Problem to solve: The data follows this line. Copy verbatim the line with "The Blender code" and each line after it to the end.

====

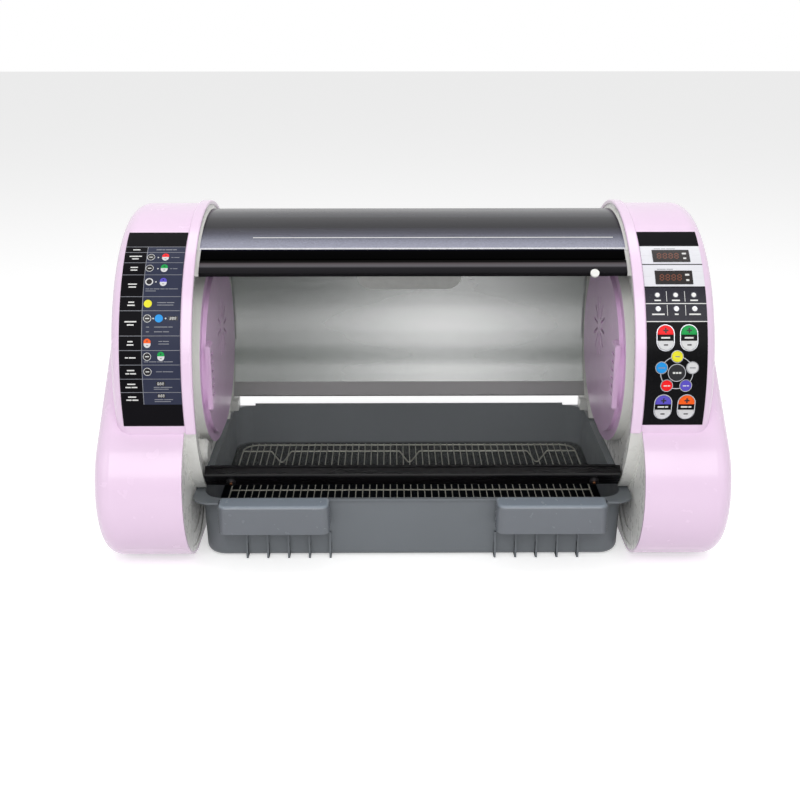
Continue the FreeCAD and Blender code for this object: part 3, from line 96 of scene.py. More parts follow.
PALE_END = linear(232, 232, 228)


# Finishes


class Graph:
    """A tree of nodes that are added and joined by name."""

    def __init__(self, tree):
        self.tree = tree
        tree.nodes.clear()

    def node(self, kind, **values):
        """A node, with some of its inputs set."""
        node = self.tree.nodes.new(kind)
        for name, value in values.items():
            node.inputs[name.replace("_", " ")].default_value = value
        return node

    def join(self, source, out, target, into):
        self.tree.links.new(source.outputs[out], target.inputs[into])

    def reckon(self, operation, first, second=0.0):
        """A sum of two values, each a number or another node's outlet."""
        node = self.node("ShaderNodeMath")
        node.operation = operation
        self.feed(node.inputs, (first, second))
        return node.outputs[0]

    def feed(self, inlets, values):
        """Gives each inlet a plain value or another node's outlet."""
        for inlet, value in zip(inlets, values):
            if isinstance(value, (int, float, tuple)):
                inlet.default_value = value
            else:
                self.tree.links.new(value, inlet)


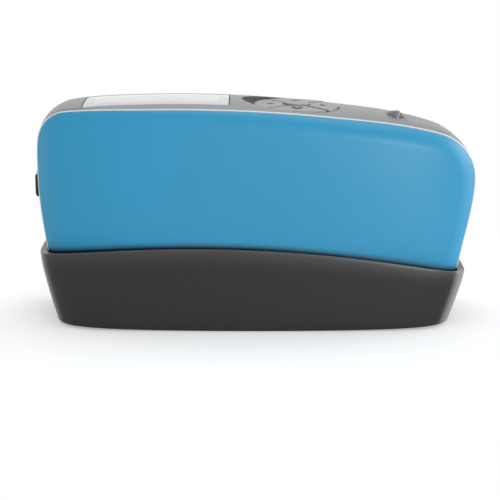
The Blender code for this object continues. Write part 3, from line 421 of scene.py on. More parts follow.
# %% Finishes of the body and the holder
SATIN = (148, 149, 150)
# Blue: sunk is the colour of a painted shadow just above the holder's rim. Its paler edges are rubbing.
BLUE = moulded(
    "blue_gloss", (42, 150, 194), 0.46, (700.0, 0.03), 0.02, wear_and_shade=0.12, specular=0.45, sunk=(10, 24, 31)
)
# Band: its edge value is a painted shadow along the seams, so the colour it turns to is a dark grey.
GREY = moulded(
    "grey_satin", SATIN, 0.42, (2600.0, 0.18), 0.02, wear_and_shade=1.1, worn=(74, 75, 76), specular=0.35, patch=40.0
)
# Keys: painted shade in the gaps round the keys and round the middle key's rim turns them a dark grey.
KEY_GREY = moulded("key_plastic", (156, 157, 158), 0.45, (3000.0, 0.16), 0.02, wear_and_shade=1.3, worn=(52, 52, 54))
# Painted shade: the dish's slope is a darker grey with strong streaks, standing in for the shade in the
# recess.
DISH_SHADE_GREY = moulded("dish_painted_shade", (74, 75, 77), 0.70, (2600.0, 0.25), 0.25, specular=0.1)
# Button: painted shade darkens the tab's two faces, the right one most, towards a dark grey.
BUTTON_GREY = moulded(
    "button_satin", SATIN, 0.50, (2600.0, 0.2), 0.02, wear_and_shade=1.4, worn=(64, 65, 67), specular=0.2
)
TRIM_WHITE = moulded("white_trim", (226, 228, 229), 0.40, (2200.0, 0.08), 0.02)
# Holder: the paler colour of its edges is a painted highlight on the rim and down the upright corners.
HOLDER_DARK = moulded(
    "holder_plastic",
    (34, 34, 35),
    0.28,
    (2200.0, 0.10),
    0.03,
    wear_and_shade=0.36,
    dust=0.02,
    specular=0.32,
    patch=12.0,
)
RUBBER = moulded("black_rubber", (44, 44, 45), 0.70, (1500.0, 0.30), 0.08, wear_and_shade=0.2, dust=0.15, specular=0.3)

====

Answer for the task:
The Blender code for this object continues. Write part 3, from line 421 of scene.py on. More parts follow.
# %% Finishes of the body and the holder
SATIN = (148, 149, 150)
# Blue: sunk is the colour of a painted shadow just above the holder's rim. Its paler edges are rubbing.
BLUE = moulded(
    "blue_gloss", (42, 150, 194), 0.46, (700.0, 0.03), 0.02, wear_and_shade=0.12, specular=0.45, sunk=(10, 24, 31)
)
# Band: its edge value is a painted shadow along the seams, so the colour it turns to is a dark grey.
GREY = moulded(
    "grey_satin", SATIN, 0.42, (2600.0, 0.18), 0.02, wear_and_shade=1.1, worn=(74, 75, 76), specular=0.35, patch=40.0
)
# Keys: painted shade in the gaps round the keys and round the middle key's rim turns them a dark grey.
KEY_GREY = moulded("key_plastic", (156, 157, 158), 0.45, (3000.0, 0.16), 0.02, wear_and_shade=1.3, worn=(52, 52, 54))
# Painted shade: the dish's slope is a darker grey with strong streaks, standing in for the shade in the
# recess.
DISH_SHADE_GREY = moulded("dish_painted_shade", (74, 75, 77), 0.70, (2600.0, 0.25), 0.25, specular=0.1)
# Button: painted shade darkens the tab's two faces, the right one most, towards a dark grey.
BUTTON_GREY = moulded(
    "button_satin", SATIN, 0.50, (2600.0, 0.2), 0.02, wear_and_shade=1.4, worn=(64, 65, 67), specular=0.2
)
TRIM_WHITE = moulded("white_trim", (226, 228, 229), 0.40, (2200.0, 0.08), 0.02)
# Holder: the paler colour of its edges is a painted highlight on the rim and down the upright corners.
HOLDER_DARK = moulded(
    "holder_plastic",
    (34, 34, 35),
    0.28,
    (2200.0, 0.10),
    0.03,
    wear_and_shade=0.36,
    dust=0.02,
    specular=0.32,
    patch=12.0,
)
RUBBER = moulded("black_rubber", (44, 44, 45), 0.70, (1500.0, 0.30), 0.08, wear_and_shade=0.2, dust=0.15, specular=0.3)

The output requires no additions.